WORK TO COMPLETE: Gather every line from the entries below that includes "bending".
********************
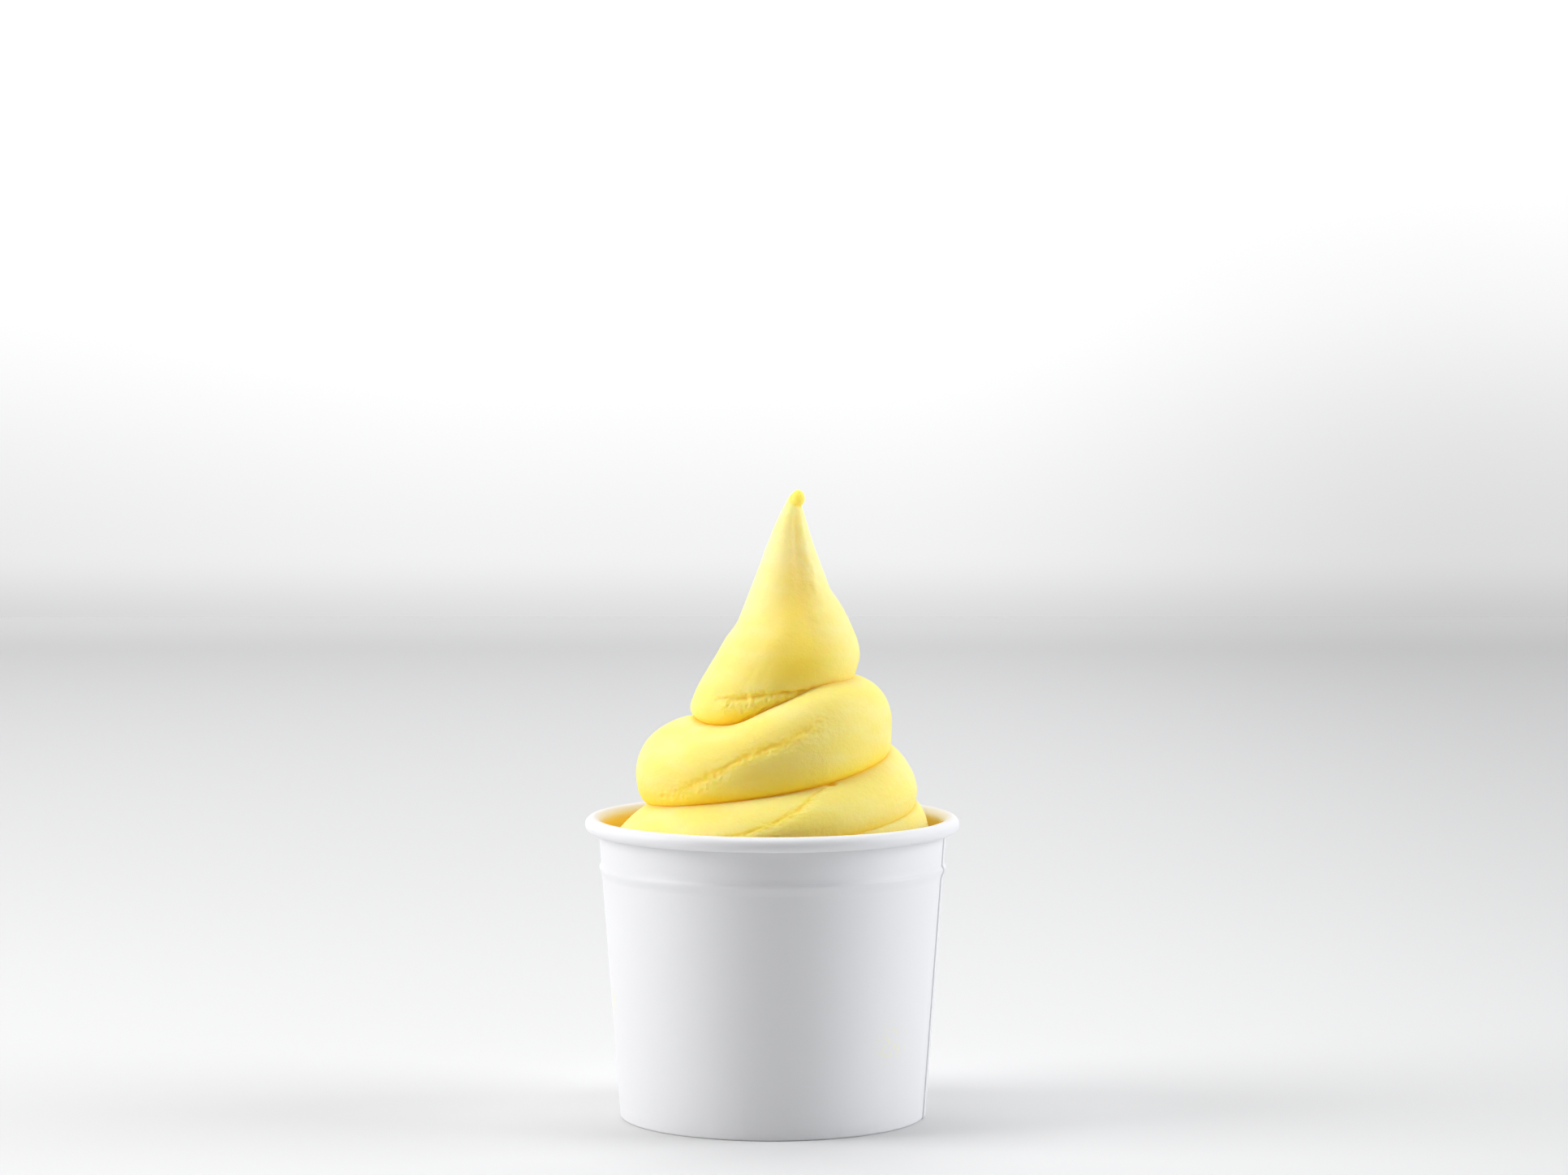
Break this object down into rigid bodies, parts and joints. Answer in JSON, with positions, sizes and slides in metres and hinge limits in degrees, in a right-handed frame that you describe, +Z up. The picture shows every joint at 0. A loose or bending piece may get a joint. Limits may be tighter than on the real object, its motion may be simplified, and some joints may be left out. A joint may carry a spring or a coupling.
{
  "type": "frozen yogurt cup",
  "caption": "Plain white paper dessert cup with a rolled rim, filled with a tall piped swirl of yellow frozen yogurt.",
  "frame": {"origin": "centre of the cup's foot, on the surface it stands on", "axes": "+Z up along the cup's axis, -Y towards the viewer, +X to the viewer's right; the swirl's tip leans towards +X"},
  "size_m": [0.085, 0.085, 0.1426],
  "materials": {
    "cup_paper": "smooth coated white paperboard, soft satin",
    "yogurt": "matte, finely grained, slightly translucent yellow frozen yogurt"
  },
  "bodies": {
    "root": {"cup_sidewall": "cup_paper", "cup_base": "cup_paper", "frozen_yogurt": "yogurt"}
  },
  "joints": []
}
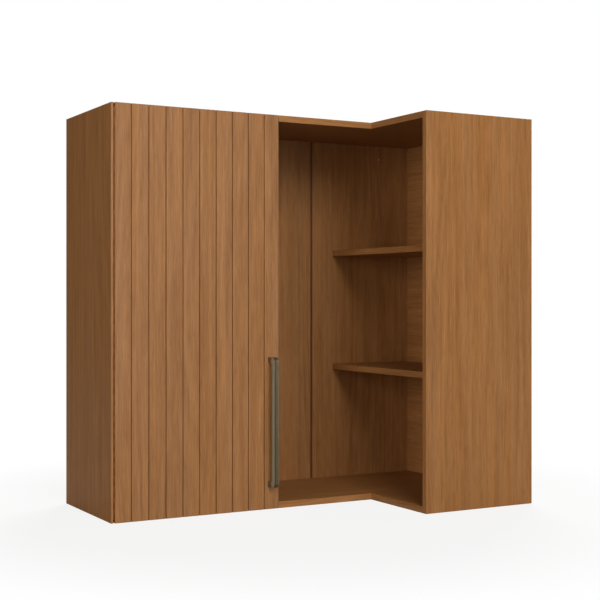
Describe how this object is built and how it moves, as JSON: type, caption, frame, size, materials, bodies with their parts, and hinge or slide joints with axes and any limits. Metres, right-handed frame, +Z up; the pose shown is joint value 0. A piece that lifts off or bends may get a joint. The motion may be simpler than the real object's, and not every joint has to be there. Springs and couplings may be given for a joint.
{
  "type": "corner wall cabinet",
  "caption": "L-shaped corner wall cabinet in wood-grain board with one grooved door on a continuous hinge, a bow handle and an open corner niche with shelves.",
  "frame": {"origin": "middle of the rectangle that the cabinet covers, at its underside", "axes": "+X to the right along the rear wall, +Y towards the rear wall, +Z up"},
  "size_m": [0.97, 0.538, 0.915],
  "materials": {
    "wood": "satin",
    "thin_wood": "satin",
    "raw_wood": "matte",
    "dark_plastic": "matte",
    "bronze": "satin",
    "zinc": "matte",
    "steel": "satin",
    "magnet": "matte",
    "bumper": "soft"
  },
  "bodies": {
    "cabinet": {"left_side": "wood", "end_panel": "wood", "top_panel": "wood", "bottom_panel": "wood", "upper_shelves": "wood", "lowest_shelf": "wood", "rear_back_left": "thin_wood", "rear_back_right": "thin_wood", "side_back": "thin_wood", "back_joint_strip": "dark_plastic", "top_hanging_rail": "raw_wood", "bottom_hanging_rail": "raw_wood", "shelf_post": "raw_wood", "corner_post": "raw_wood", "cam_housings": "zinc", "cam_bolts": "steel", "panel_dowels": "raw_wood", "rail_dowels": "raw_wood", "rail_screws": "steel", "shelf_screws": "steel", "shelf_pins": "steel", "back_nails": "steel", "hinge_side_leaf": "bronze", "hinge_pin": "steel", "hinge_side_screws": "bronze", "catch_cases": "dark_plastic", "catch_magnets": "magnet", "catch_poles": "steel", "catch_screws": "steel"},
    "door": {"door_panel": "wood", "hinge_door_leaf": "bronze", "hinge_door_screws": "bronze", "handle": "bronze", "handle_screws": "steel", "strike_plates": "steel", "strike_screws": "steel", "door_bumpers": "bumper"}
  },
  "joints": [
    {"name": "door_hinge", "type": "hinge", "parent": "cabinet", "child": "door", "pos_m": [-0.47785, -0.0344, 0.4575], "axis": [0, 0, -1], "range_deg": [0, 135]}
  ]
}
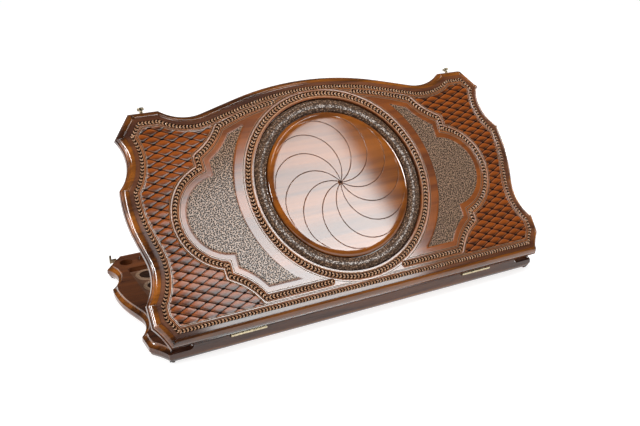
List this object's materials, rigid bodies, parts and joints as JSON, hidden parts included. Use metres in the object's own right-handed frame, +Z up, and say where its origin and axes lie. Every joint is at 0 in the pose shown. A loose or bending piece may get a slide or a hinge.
********************
RESULT OF THE EXERCISE:
Break this object down into rigid bodies, parts and joints. Answer in JSON, with positions, sizes and slides in metres and hinge limits in degrees, in a right-handed frame that you describe, +Z up. The picture shows every joint at 0. A loose or bending piece may get a joint. Limits may be tighter than on the real object, its motion may be simplified, and some joints may be left out. A joint may carry a spring or a coupling.
List this object's materials, rigid bodies, parts and joints as JSON, hidden parts included. Use metres in the object's own right-handed frame, +Z up, and say where its origin and axes lie. Every joint is at 0 in the pose shown. A loose or bending piece may get a slide or a hinge.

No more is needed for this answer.